SOUTHERN AFRICA: Humanitarian agencies on a learning curve - new report

JOHANNESBURG, 19 January 2004 (IRIN) - An independent audit company has revealed that while the work of British charities during the 2002/03 southern African food crisis had eased suffering and prevented the loss of millions of lives, in some cases the scale of the crisis may have been exaggerated.

Valid International (VI) said the handling of the humanitarian crisis was "generally good", but was "overstated in terms of the threat of famine".

The UK-based auditing firm specialises in assessing the quality and accountability of humanitarian assistance.

Food shortages affected some 14 million people in six countries across the region in 2002. Aid agencies said the shortages were brought on by adverse weather conditions and governance failures, worsened by the prevalence of HIV/AIDS.

The VI report noted that in interviews with its evaluation team, a number of international aid agency staff members in Zambia remarked that they were surprised to find the situation was not as severe as had been portrayed by media coverage in the West.

But CARE Zambia's director, Brenda Cupper, told IRIN: "CARE has always maintained that there was a critical food shortage in Zambia which had the potential to develop into a famine if it was not dealt with. However, there are some stakeholders within the development community who often want to see either terrible wasting or a business-as-usual situation. The crisis in Zambia was neither of the two. However, this does not mean that the number of Zambians in need was overstated."

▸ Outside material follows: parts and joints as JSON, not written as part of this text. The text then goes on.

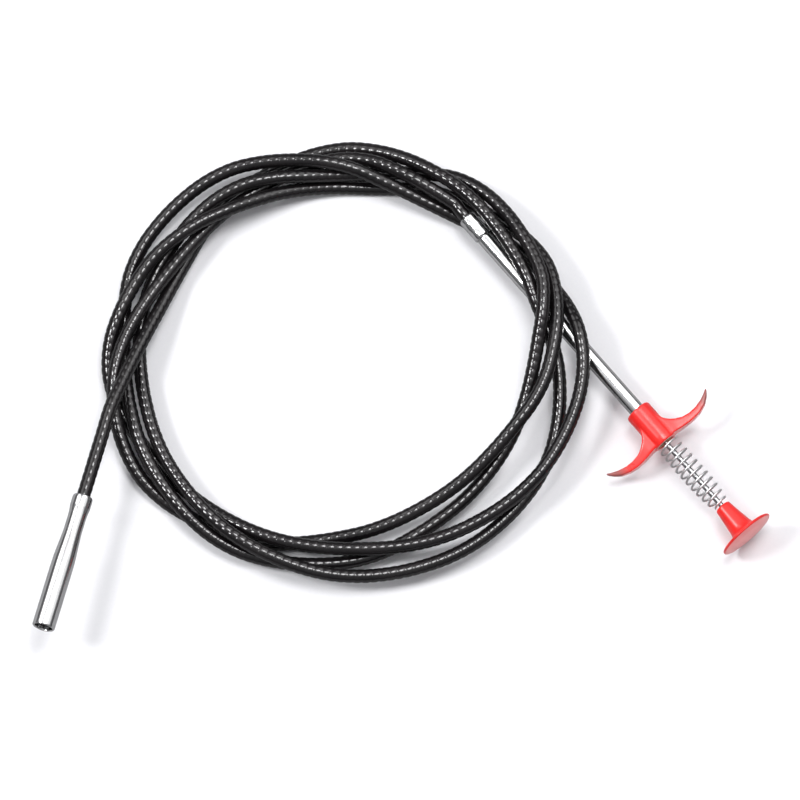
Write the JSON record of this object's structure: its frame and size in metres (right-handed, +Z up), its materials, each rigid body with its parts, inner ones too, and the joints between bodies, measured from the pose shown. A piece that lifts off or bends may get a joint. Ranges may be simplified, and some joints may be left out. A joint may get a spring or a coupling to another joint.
{
  "type": "drain auger",
  "caption": "Flexible claw drain snake in a coil: sprung thumb plunger and finger grip on a steel tube push a wire through a black sheath, so a claw opens at the nozzle.",
  "frame": {"origin": "on the floor under the middle of the coiled object's box", "axes": "+X towards the handle side, the longest extent; +Z up from the floor, the shortest extent"},
  "size_m": [0.3364, 0.24, 0.0358],
  "materials": {
    "red_plastic": "glossy injection moulded",
    "black_jacket": "satin, ribbed over the coil",
    "bright_steel": "bright plated",
    "spring_steel": "bright drawn wire",
    "coil_steel": "drawn wire",
    "brass": "turned"
  },
  "bodies": {
    "handle_and_cable": {"handle_tube": "bright_steel", "handle_ferrule": "bright_steel", "rod_guide": "brass", "finger_grip": "red_plastic", "return_spring": "spring_steel", "sheath_jacket": "black_jacket", "sheath_coil": "coil_steel", "inner_wire": "coil_steel", "nozzle_tube": "bright_steel"},
    "plunger": {"plunger_cap": "red_plastic", "push_rod": "bright_steel", "wire_clamp": "brass", "rod_wire": "coil_steel"},
    "claw": {"claw_ferrule": "bright_steel", "claw_wire": "coil_steel"},
    "finger_1": {"claw_finger_1": "spring_steel"},
    "finger_2": {"claw_finger_2": "spring_steel"},
    "finger_3": {"claw_finger_3": "spring_steel"},
    "finger_4": {"claw_finger_4": "spring_steel"}
  },
  "joints": [
    {"name": "plunger_slide", "type": "slide", "parent": "handle_and_cable", "child": "plunger", "axis": [-0.6448, 0.7644, -0.0035], "range_m": [0, 0.026], "stiffness_N_per_m": 250, "springref_m": -0.008, "deforming": ["return_spring"]},
    {"name": "claw_slide", "type": "slide", "parent": "handle_and_cable", "child": "claw", "axis": [-0.2683, -0.9608, 0.0698], "range_m": [0, 0.026]},
    {"name": "finger_1_spread", "type": "hinge", "parent": "claw", "child": "finger_1", "pos_m": [-0.15532, -0.09318, 0.02957], "axis": [-0.6678, 0.2377, 0.7054], "range_deg": [0, 17.5]},
    {"name": "finger_2_spread", "type": "hinge", "parent": "claw", "child": "finger_2", "pos_m": [-0.15695, -0.09273, 0.02957], "axis": [-0.6943, 0.1426, -0.7054], "range_deg": [0, 17.5]},
    {"name": "finger_3_spread", "type": "hinge", "parent": "claw", "child": "finger_3", "pos_m": [-0.15699, -0.09284, 0.02787], "axis": [0.6678, -0.2377, -0.7054], "range_deg": [0, 17.5]},
    {"name": "finger_4_spread", "type": "hinge", "parent": "claw", "child": "finger_4", "pos_m": [-0.15535, -0.0933, 0.02787], "axis": [0.6943, -0.1426, 0.7054], "range_deg": [0, 17.5]}
  ],
  "couplings": [
    {"joint": "claw_slide", "follows": "plunger_slide", "ratio": 1},
    {"joint": "finger_1_spread", "follows": "plunger_slide", "rad_per_m": 11.412},
    {"joint": "finger_2_spread", "follows": "plunger_slide", "rad_per_m": 11.412},
    {"joint": "finger_3_spread", "follows": "plunger_slide", "rad_per_m": 11.412},
    {"joint": "finger_4_spread", "follows": "plunger_slide", "rad_per_m": 11.412}
  ]
}
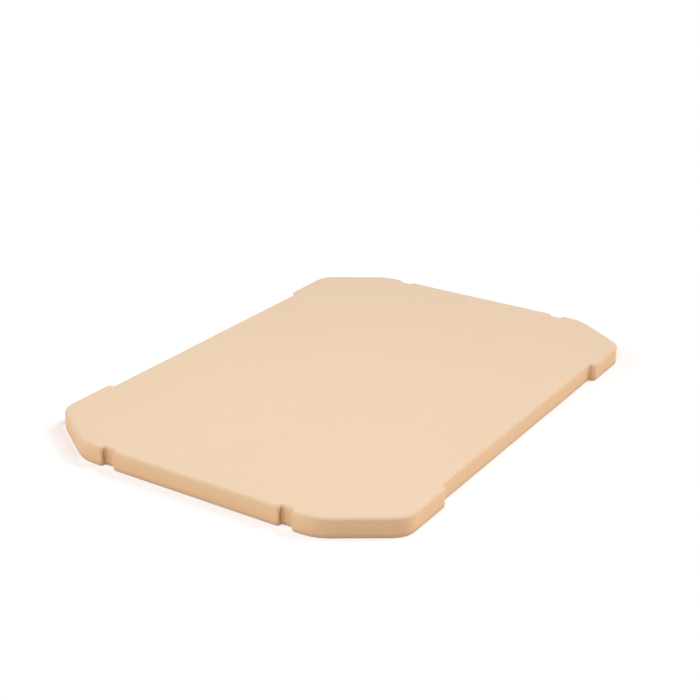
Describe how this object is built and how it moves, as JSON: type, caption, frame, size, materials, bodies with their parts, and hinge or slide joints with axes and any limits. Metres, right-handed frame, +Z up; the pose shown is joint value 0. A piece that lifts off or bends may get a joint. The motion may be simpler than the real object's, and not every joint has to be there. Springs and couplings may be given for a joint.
{
  "type": "pizza stone",
  "caption": "Flat rectangular ceramic baking stone with cut, rounded corners, notched short sides and recessed long sides, for a grill or oven.",
  "frame": {"origin": "centre of the underside, in the plane that the stone rests on", "axes": "+X across the short side, +Y along the long side, +Z up out of the cooking face"},
  "size_m": [0.343, 0.483, 0.018],
  "materials": {
    "fired_ceramic": "unglazed, fine-grained, matte"
  },
  "bodies": {
    "root": {"stone_slab": "fired_ceramic"}
  },
  "joints": []
}
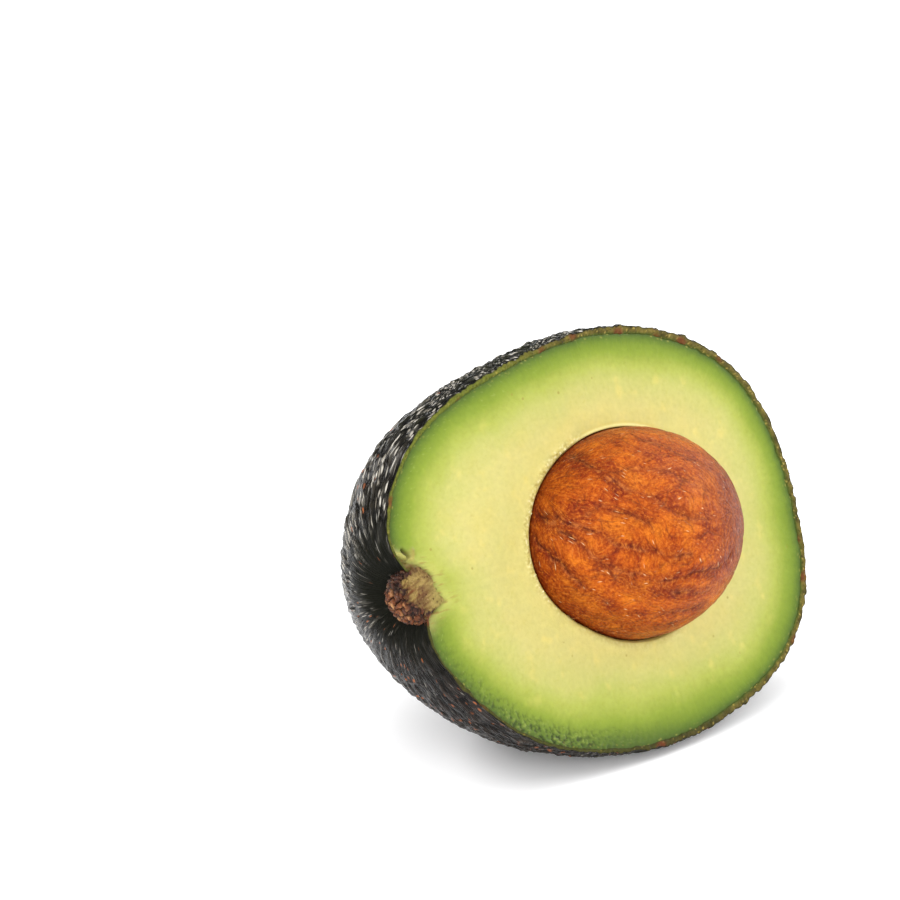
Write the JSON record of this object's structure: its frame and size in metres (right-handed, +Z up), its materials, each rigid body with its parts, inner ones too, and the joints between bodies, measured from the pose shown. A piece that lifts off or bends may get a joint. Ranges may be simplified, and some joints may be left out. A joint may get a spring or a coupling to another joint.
{
  "type": "avocado half",
  "caption": "Cut avocado half with its round seed in place, rough dark skin, green to yellow flesh and a woody stem button, resting on a small flat spot.",
  "frame": {"origin": "the middle of the flat spot on the underside, on the surface it rests on", "axes": "+Z up; -X towards the stem end along the fruit; the cut face looks towards -Y and 22 degrees up"},
  "size_m": [0.09, 0.0566, 0.0677],
  "materials": {
    "peel": "rough semi-gloss skin",
    "flesh": "moist satin",
    "seed": "satin",
    "stem": "rough bark"
  },
  "bodies": {
    "root": {"peel": "peel", "flesh": "flesh", "seed": "seed", "stem_stub": "stem"}
  },
  "joints": []
}
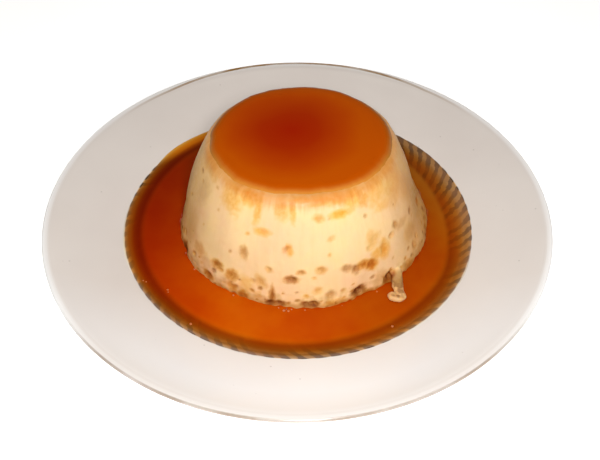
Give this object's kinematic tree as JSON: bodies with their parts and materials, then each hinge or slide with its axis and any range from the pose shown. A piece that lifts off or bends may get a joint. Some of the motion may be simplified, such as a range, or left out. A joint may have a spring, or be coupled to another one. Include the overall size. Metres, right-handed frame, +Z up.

VI noted that there was a clear distinction between how agencies presented the crisis internally and externally.

"The internal presentation dealt with the chronic nature of the crisis, but the external presentation was far more dramatic and simplistic," the audit company said.

Richard Miller, a spokesman for the Disasters Emergency Committee (DEC), an umbrella body for the charities, told IRIN: "The southern African crisis was a complex crisis, and conveying the seriousness of the situation was equally challenging. Admittedly, as in any complex humanitarian situation, mistakes are made. However, in the case of Zimbabwe we do not think the message was alarmist at all. As soon as the word spread about what the situation was really like in Zimbabwe, tonnes of food aid poured into the country."

At the height of the 2002 crisis close to 7 million Zimbabweans were in need of food aid.

The auditors' view was that while the crisis had the potential to affect millions and cause many deaths, it was unlikely to result in a crisis like the Ethiopian famine in 1984, when nearly a million died.

"It must be pointed out that, for the first time, the appeal for aid was intended to prevent a humanitarian crisis, rather than respond to one. The alerts were successful because they brought in food, which meant that many vulnerable people did not have to resort coping strategies which, in some cases, are detrimental in the long term," Miller added.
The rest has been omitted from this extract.